7 responses to “The Good Maize Gets Burned – While Toxic Leftovers Wind Up In Our Food Chain!”

  1. DirkH

    Aflatoxin is quite common in nuts; when you have a hazelnut and it’s bitter it’s infected with a fungus that produces the toxin so you should not eat it.
    I guess the Aflatoxin is largely broken down in the pig or passes through it… Does it even survive cooking? Dunno. Wouldn’t worry. You taste it if it’s there.

    That being said, it’s quite bizarre to burn expensive maize and eat cheap maize. Typical result of meddling with the market.

  2. TheJollyGreenMan

    Hi Pierre,

    Let’s make sure we get all the facts straight before we get our knickers in a twist.

    According to Wiki all crops stored contain Alfatoxins, what is important is the amount of toxins. The guidelines show quite a wide spread, and up to 100 ppB are allowed for animal feedstock.

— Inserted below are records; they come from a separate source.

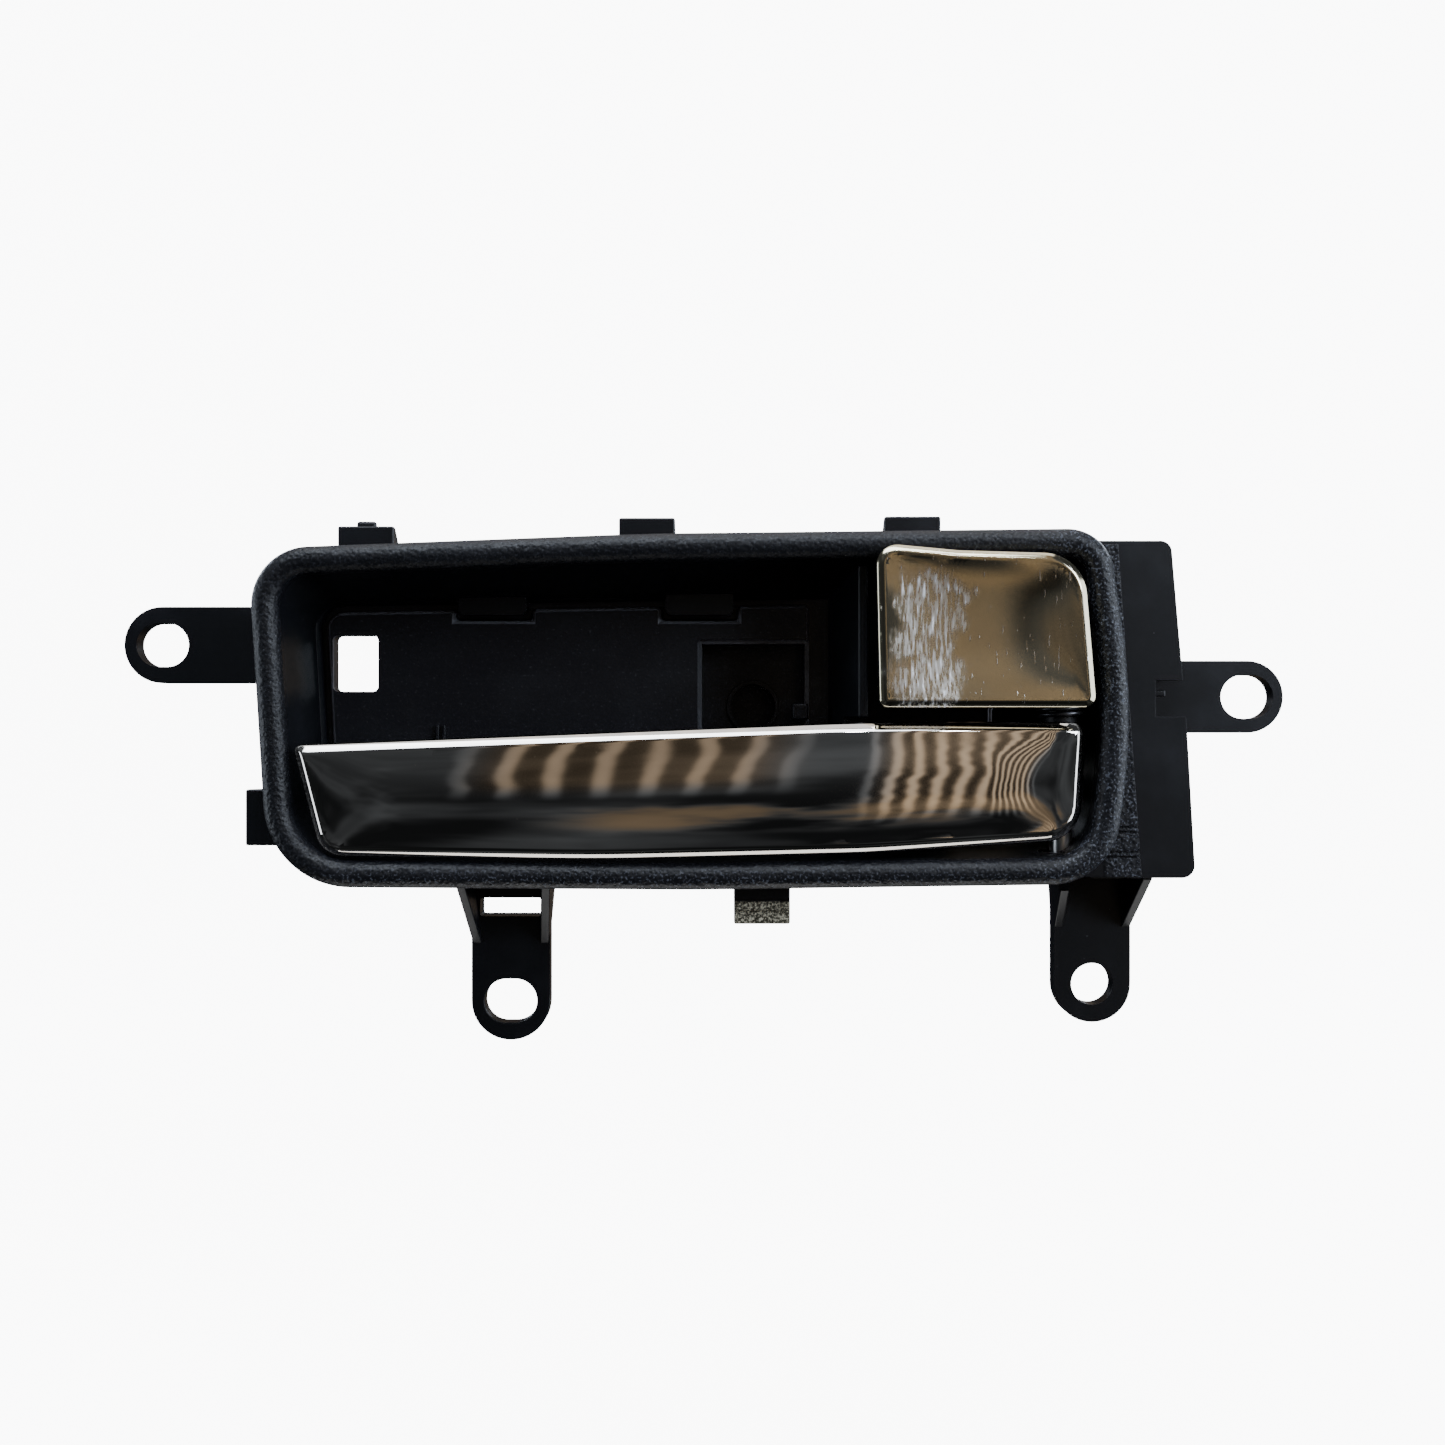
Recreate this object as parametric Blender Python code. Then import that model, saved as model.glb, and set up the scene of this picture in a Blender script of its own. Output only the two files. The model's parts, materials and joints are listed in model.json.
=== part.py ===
"""Interior door handle of a car: a moulded bezel with four screw tabs, a chromed
release lever and a chromed lock knob that turn on one upright steel pin.

X runs along the lever, Y runs into the door and Z is up. The origin is the centre
of the bezel, in the plane where the rim's back meets the door trim.
"""
import math

import bmesh
import bpy
from mathutils import Matrix, Vector

MM = 0.001
GAP = 0.3 * MM                      # clearance between pieces that touch
SKIM = 0.05 * MM                    # keeps joined faces from lying in one plane

# Rim and recess: corners are (x, z, radius, segments), counter-clockwise from the front
RIM_LEFT, RIM_RIGHT = -76.2 * MM, 76.0 * MM
RIM_TOP, RIM_BOTTOM = 31.2 * MM, -30.3 * MM
RIM_WIDTH = 4.7 * MM
RIM_STEP = 1.2 * MM                 # straight side of the rim below its round crest
RIM_CREST = 2.3 * MM                # height of the round crest above that
RIM_SEGMENTS = 6
WALL = 2.2 * MM
RECESS_DEPTH = 19.5 * MM            # from the rim's back to the back of the walls
WALL_DRAFT_TOP = 9.2 * MM           # how far each wall leans in from the rim's edge
WALL_DRAFT_BOTTOM = 6.7 * MM
WALL_DRAFT_LEFT = 6.3 * MM
WALL_DRAFT_RIGHT = 5.0 * MM

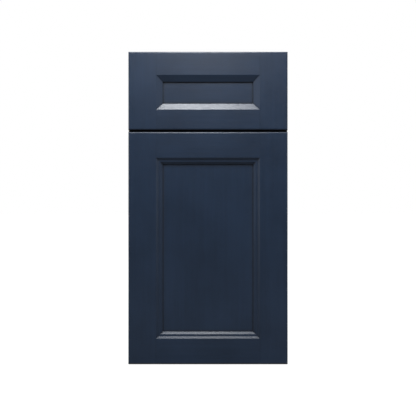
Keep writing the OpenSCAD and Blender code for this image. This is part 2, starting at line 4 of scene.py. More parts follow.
import bmesh
import bpy
from bpy.props import FloatProperty, FloatVectorProperty, PointerProperty
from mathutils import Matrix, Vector


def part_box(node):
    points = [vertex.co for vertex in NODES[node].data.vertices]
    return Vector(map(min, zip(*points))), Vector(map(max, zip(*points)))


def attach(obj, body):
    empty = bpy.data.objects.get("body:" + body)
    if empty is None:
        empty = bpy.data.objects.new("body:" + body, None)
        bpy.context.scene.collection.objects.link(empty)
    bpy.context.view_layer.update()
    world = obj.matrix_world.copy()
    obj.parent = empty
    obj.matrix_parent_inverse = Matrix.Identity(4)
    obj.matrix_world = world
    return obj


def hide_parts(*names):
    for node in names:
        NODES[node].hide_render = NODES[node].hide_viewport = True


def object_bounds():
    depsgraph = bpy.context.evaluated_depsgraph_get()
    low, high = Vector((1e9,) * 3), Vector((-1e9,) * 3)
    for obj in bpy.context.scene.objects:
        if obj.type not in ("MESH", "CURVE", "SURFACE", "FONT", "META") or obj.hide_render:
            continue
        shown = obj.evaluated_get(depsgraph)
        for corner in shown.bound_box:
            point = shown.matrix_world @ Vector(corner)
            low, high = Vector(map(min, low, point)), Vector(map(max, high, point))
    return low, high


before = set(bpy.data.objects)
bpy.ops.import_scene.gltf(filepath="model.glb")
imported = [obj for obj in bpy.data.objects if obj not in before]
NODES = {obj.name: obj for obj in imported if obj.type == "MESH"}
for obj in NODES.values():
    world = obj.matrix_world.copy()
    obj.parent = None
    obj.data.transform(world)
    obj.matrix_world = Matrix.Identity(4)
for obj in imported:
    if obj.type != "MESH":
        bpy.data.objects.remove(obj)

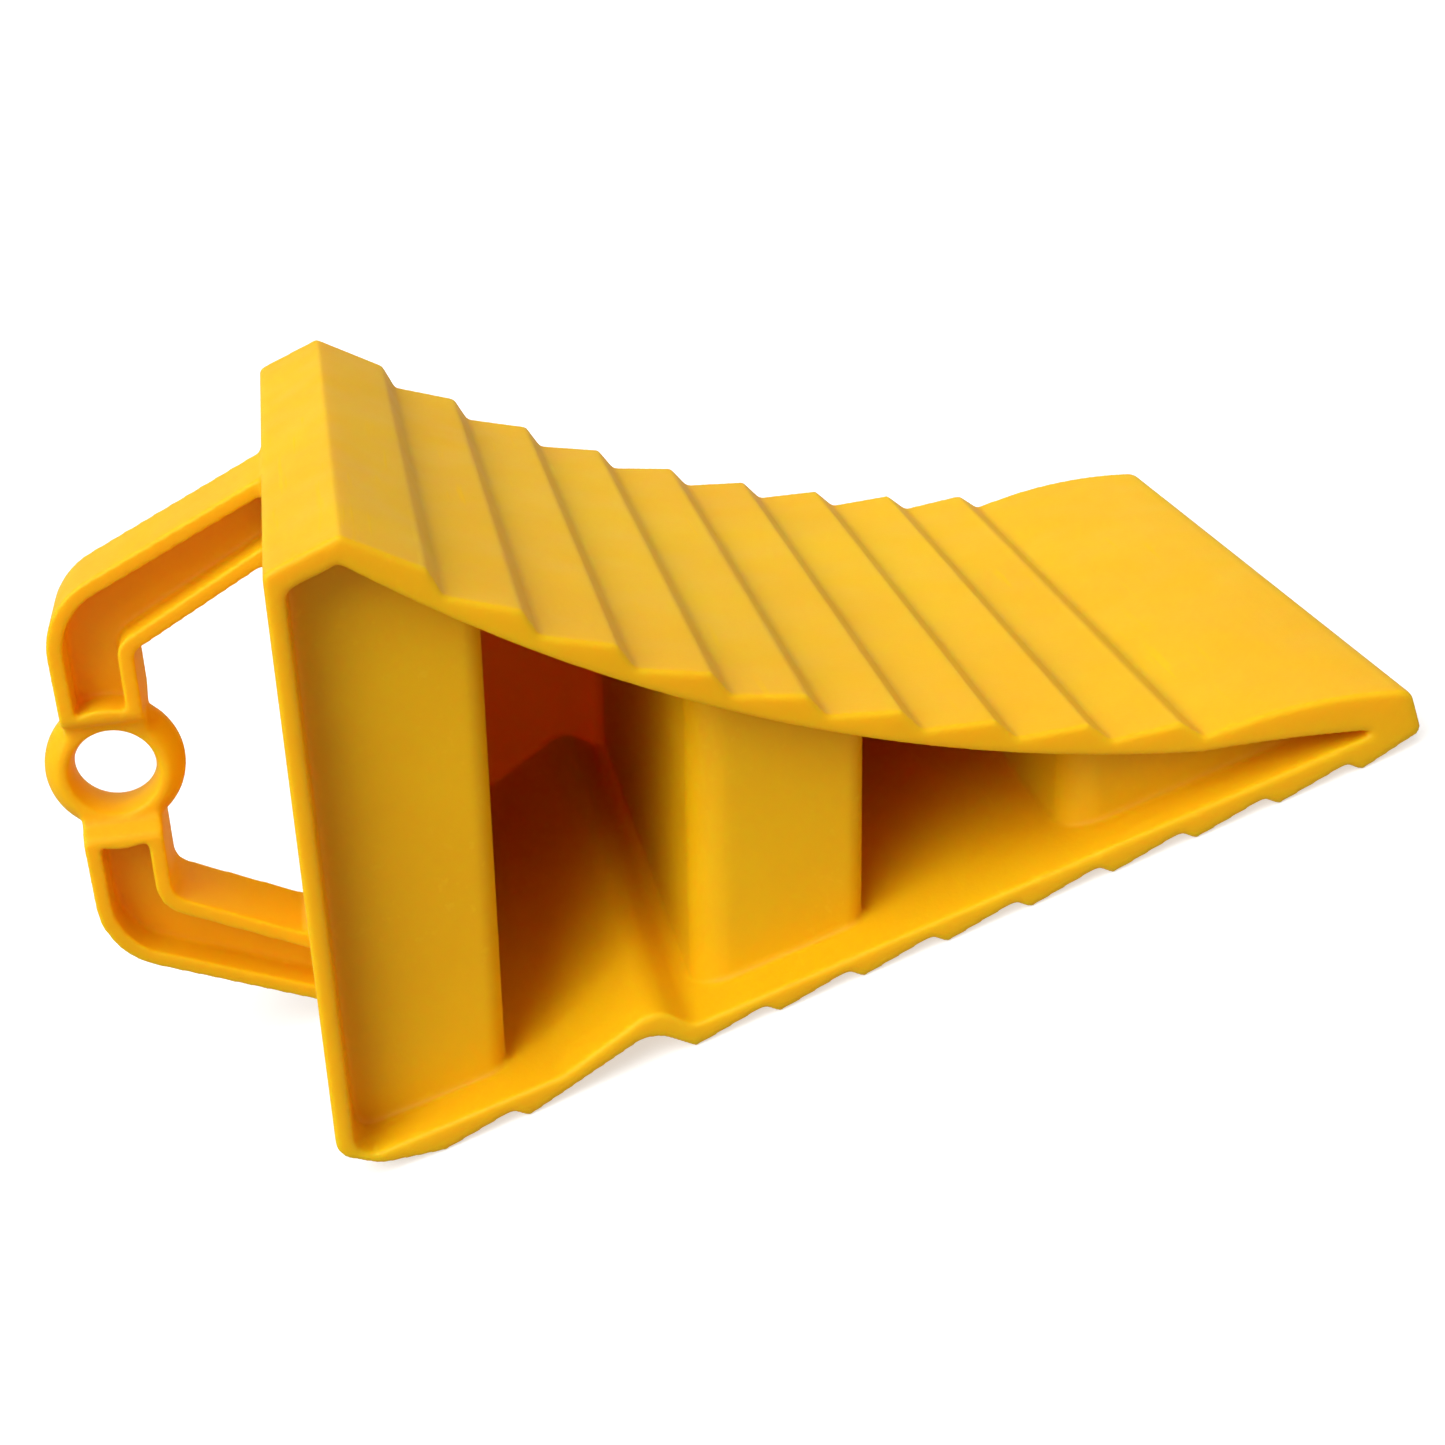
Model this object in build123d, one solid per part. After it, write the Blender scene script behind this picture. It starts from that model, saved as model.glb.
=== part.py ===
from build123d import *
from math import cos, hypot, radians, sin
import os

# Wheel chock: a hollow wedge moulded in one shot of tough plastic, with a
# carrying handle on its back. Every node is one wall, rib, tooth or rim of
# that moulding, and neighbours meet face to face with no gap.
#
# Side outlines are (x, z) points in millimetres. While drawing, x = 0 is the
# first tooth tip of the sole, the toe is at +X and z = 0 is the ground. The
# width runs along Y, centred on y = 0. At the end everything is moved along X
# so that the origin lies under the middle of the bounding box.

# ---- driving dimensions ----------------------------------------------------
width = 120.0
wall = 2.7

# Sole: a serrated plate with one arched channel across it
pitch = 13.35
tooth_depth = 1.7
tooth_land = 0.8
step_run = 2.1
last_tooth = 11
channel_teeth = (1, 3)
plate_top = 4.0
front_plate_top = 3.5
arch_foot = (20.0, plate_top)
arch_crown = (36.2, 8.5)
arch_heel = (40.6, front_plate_top)
arch_bends = [6.0, 4.5, 2.5]
arch_underside = (34.6, 4.9)
arch_underside_bend = 5.5
first_notch = -8.0
last_notch = 154.9

# Back wall: leans towards the toe and turns in at its foot
wall_foot = (-14.7, 6.0)
wall_head = (11.6, 91.4)
ridge = (23.0, 92.5)
heel_low = (-9.0, tooth_depth)
heel_radii = [3.0, 5.0]
heel_top = 7.0
heel_front = -3.0
brow_start = 77.0
brow_bend = 2.0
ridge_bend = 1.2

# Tread: a sheet bent to a circle that cups the tyre, with saw-tooth steps
tread_centre = (206.3, 232.2)
tread_radius = 231.6
sheet = 2.4
tread_start = -142.19
step_angle = 3.529
step_count = 9
tip_share = 0.735
tip_height = 2.47

# Toe: solid nose ahead of the slit where the tread and the sole run together
nose_x = 156.9
toe_top = (155.4, 9.8)
toe_crown = (139.5, 14.1)
toe_brow = 8.8
toe_bend = 1.5
slit_x = 151.5

# Folded web inside the wedge
web_lean = 0.345
near_recess = 8.7
far_recess = 6.0
soft_bend = 6.0
tight_bend = 3.2
pocket_faces = (10.8, 41.2, 68.9, 101.3)

# Handle: bent I-section loop, cut off by the back wall
handle_width = 16.0
flange = 2.5
handle_web = 2.4
handle_bend = 13.0
handle_head = (24.0, 92.3)
upper_knuckle = (-28.2, 84.3)
lower_knuckle = (-44.1, 27.3)
handle_foot = (-14.9, 3.6)
opening_head = (20.0, 80.4)
opening_top = (-18.0, 72.4)
opening_bottom = (-30.0, 32.1)
opening_foot = (-4.0, 8.5)
opening_radii = [0, 1.5, 3.5, 0]

# Eyelet in the grip, and the necks and bridges that join it to the flanges
eyelet_centre = (-29.9, 54.3)
eyelet_radius = 11.0
eyelet_depth = 9.6
bead_shoulder = (10.3, 3.0)
mouth_rim = 8.6
hole_radius = 6.4
hole_land = 1.0
hole_flare = (6.7, 3.0)
hole_mouth = 7.3
neck_start = 8.0
neck_end = 10.0
neck_bend = 1.5
bridge_radius = 11.9

half_width = width / 2
os.makedirs("parts", exist_ok=True)


# ---- points and outlines ---------------------------------------------------
wall_height = hypot(wall_head[0] - wall_foot[0], wall_head[1] - wall_foot[1])
wall_dir = (
    (wall_head[0] - wall_foot[0]) / wall_height,
    (wall_head[1] - wall_foot[1]) / wall_height,
)


def on_wall(height, inset=0.0):
    """Point at a height along the back wall's outer face, set into the wall."""
    x = wall_foot[0] + wall_dir[0] * height + wall_dir[1] * inset
    z = wall_foot[1] + wall_dir[1] * height - wall_dir[0] * inset
    return (x, z)


def on_tread(steps, radius):
    """Point on a circle about the tread centre, counted in steps from the ridge."""
    angle = radians(tread_start + steps * step_angle)
    x = tread_centre[0] + radius * cos(angle)
    z = tread_centre[1] + radius * sin(angle)
    return (x, z)


def tread_arc(first, last, radius):
    """Arc about the tread centre between two step positions."""
    middle = on_tread((first + last) / 2, radius)
    return ThreePointArc(on_tread(first, radius), middle, on_tread(last, radius))


def side_prism(outline, near=-half_width, far=half_width):
    """Solid with an (x, z) outline that reaches from y = near to y = far."""
    face = Plane.XZ * make_face(outline)
    return extrude(Pos(0, near, 0) * face, amount=far - near, dir=(0, 1, 0))


nodes = {}

# ---- shell: heel, back wall, brow ------------------------------------------
underside = tread_radius + sheet
sheet_root = on_tread(0, underside)
inner_foot = (plate_top - wall_foot[1] + wall_dir[0] * wall) / wall_dir[1]

heel_outside = FilletPolyline(
    on_wall(heel_top), wall_foot, heel_low, (heel_front, tooth_depth), radius=heel_radii
)
heel_inside = FilletPolyline(
    (heel_front, plate_top),
    on_wall(inner_foot, wall),
    on_wall(heel_top, wall),
    radius=wall,
)
nodes["heel"] = side_prism(
    heel_outside
    + Line((heel_front, tooth_depth), (heel_front, plate_top))
    + heel_inside
    + Line(on_wall(heel_top, wall), on_wall(heel_top))
)

wall_inside = Line(on_wall(heel_top, wall), on_wall(brow_start, wall))
nodes["back_wall"] = side_prism(
    wall_inside
    + Polyline(
        on_wall(brow_start, wall),
        on_wall(brow_start),
        on_wall(heel_top),
        on_wall(heel_top, wall),
    )
)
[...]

    I have noticed that the press here in the UK also seems to be on a bandwagon about how the dirty nasty evil capitalists want to poison us all, especially after the horsemeat contamination scandal. Horses are being treated with a certain drug that sounds like bute, and our rabid Labour MP Harriet Harman carried on about the treat to public health which the evil nasty Tories don’t care about. The advisor to the Health secretary pointed out that you need to 500kgs of horse meat for two years before you consumed one dosis of the drug.

    My point is therefor: is this a real crises, or media hype with the anti-capitalist undertones that goes with it. Will our health be better if our local community run cooperative farm provided us all with food?

    You are right about the madness of biofuels, but if the general population wants to behave and act like lemmings, I am not going to block their way to the cliff edge. They voted for the fools that govern us, they lap up the bull dished out by the AGW spin doctors, let them deal with it.

  3. Red Jeff

    Just a note Aflatoxin is spelled alfatoxin in the 3rd and 5th paragraphs. Really appreciate your site, thanks for all of your time and effort.

  4. PeterF

    If I am not mistaken then the aflatoxin containing maize feed is the kernels of the maize, not the stalks. While the maize used for biofuel are basically only the stalks. Maize in Germany mostly does not ripe into the state, where kernels can be harvested – it is too cold here, and not enough sunshine. At last, the German southern border is in latitude about the US north border.

    So maize kernels for animal may have to always be imported into Germany, be it from southern Europe or from the US, or elsewhere.

    1. DirkH

      “While the maize used for biofuel are basically only the stalks. ”

      Not correct. The entire plant is shredded and used. Complete with kernels. To which state maize ripens in Germany I don’t know but I do know that one time in October in Bavaria I grapped a corn cob from a field and it was edible and sweet enough for my taste. That was in the 80ies.

      1. DirkH

        Addendum: The original plan was to use only waste material for biogas converters, i.e. the stalks; but farmers soon found out that the methane producing bacteria thrive much better when you give them more energetic input, – carbohydrates, in other words so they started to use the whole plant.

        The original sustainability prophets never planned to burn the fruit… The law of unintended consequences. Key to the viability are the subsidies, the rest develops accordingly.

        How do I know that they shred the whole plant? Guys in a neighbouring office were developing software for a modern harvester and tested the harvester during a corn harvest in Lower Saxony.

        But you can also find confirmation of my story all over the German internet.